Something changed again though. Brexit is no longer that big worry, or at least it no longer weighs down on my decision to stay or leave. I now simply want to leave, and probably never return, unless for business purposes. I’m tired of being by myself and feeling like my days are dull and grey. When I come back home, there’s no one there to sit down and chat about my day. I have no one to speak my own language – and I don’t mean Portuguese. UK’s culture and people’s way of being caused me more hurt than joy.

Maybe I just made up my mind some time ago and stopped trying to be happy here. Maybe that’s the actual truth.
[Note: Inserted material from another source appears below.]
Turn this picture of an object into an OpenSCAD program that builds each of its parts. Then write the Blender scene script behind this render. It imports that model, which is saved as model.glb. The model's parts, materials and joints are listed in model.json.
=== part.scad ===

Nonetheless, I think I have done a pretty good job at living and working abroad by myself – three years is a considerable amount of time. Also, working on the same project for such a period of time when I’m more creative than analytical is also quite an achievement in my perspective. That makes me feel I’m not quitting, I’m simply listening to my body (my sciatica is killing me today) and soul’s (I want to do crafts, paint, write…) desires, which I should have done sooner.

Right now, I just want to go home. I don’t know if I will stay there for a short or long while. All I know is that I need to be there to figure out what the next step is. I need to breathe-in that feeling which I can only find in my home country, the country which gave worlds to the world.